▸ **Exercise directions**
Using the data below, output the first line and every line after it up to and including the line containing "neck of a bent", exactly as written and with nothing added.
* start Stored data *
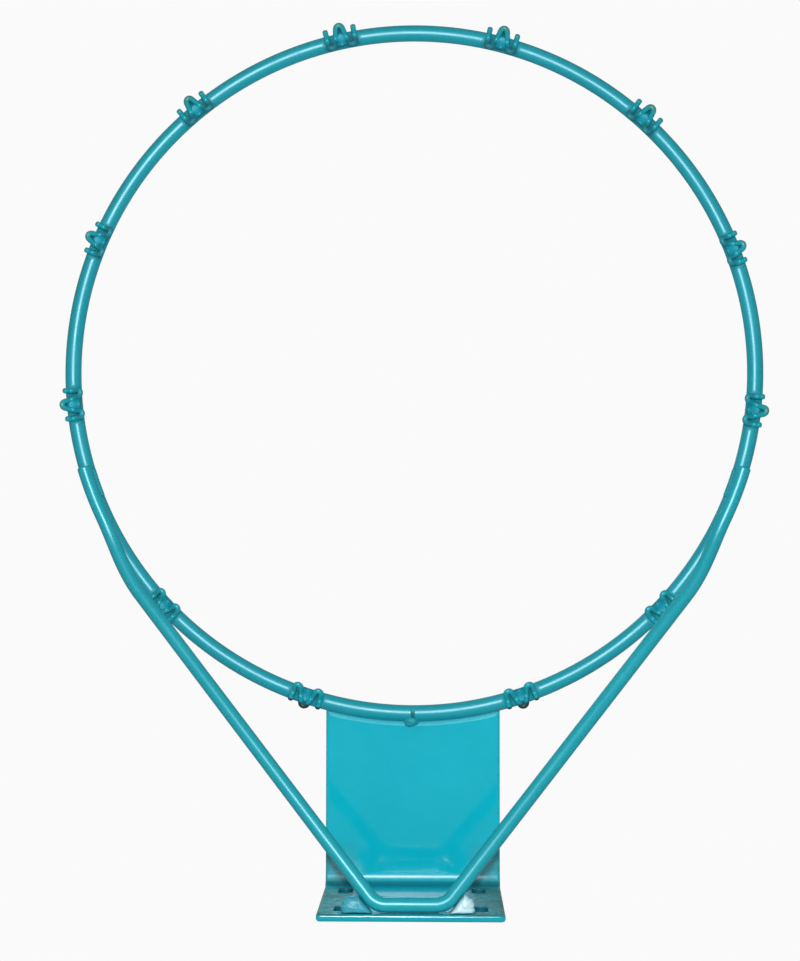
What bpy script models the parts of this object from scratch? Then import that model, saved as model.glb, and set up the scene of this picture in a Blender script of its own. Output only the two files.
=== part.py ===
"""A fixed basketball rim for a poolside hoop: a round-bar ring with wire net hooks, welded under the
neck of a bent mounting plate and propped from below by one bent brace rod.

Metres, +Z up. The origin is the middle of the flat rear face of the mounting plate, which bolts to
the hoop's backboard or pole. +Y points into the backboard, so the ring stands out along -Y.
"""

import math

import bmesh
import bpy
from mathutils import Vector

# The gap that welded pieces keep to each other, so that each stays a solid of its own
SEAT_GAP = 0.0003

# Ring
RING_BORE = 0.4572
RING_BAR = 0.011
BOARD_TO_RING = 0.127
RING_SIDES = 96
BAR_SIDES = 12

# Mounting plate: a neck over the ring and a leg down the backboard, bent from one sheet
PLATE_WIDTH = 0.119
PLATE_THICKNESS = 0.0048
PLATE_DROP = 0.114
PLATE_BEND_RADIUS = 0.007
PLATE_CORNER_RADIUS = 0.003
BOLT_SLOT_WIDTH = 0.0087
BOLT_SLOT_LENGTH = 0.018
BOLT_INSET_SIDE = 0.015
BOLT_INSET_END = 0.0194
CUT_OVERRUN = 0.002

# Brace rod: its ends follow the ring from below, its legs run straight to a foot on the plate
BRACE_BAR = 0.0095
BRACE_FOOT_WIDTH = 0.0444
BRACE_FOOT_MARGIN = 0.0008
BRACE_FOOT_BEND = 0.014
BRACE_SPREAD = 0.0044
BRACE_EASE = 0.030
BRACE_STEP = 0.007
BRACE_LEG_STEP = 0.030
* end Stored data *
▸ **Exercise response**
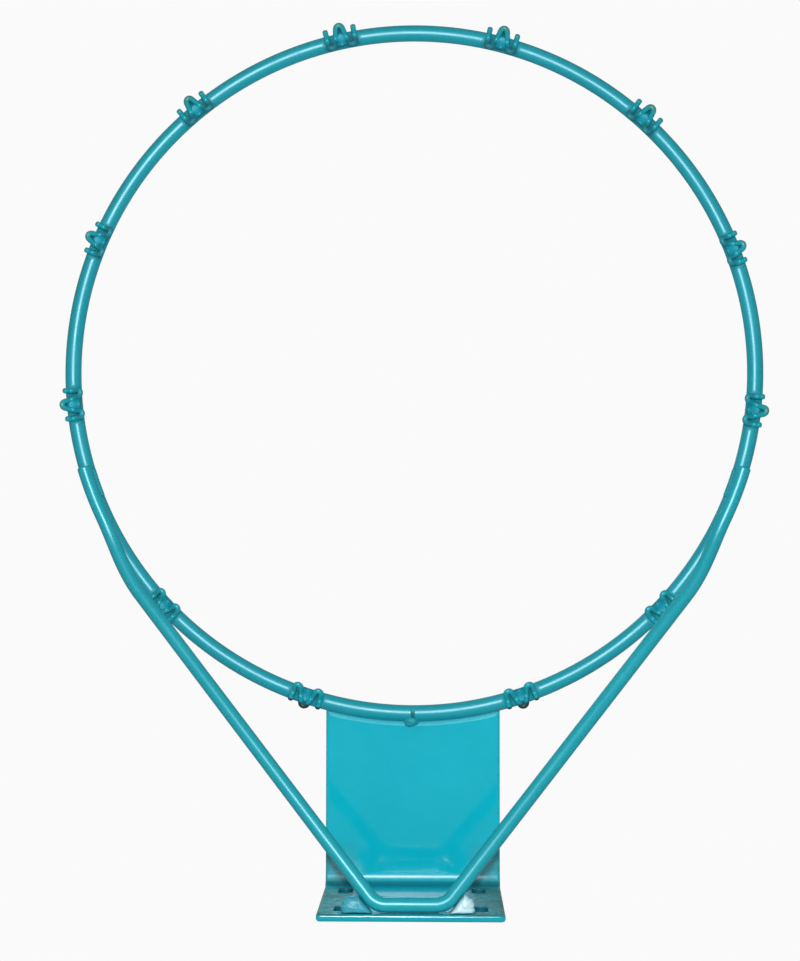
What bpy script models the parts of this object from scratch? Then import that model, saved as model.glb, and set up the scene of this picture in a Blender script of its own. Output only the two files.
=== part.py ===
"""A fixed basketball rim for a poolside hoop: a round-bar ring with wire net hooks, welded under the
neck of a bent mounting plate and propped from below by one bent brace rod.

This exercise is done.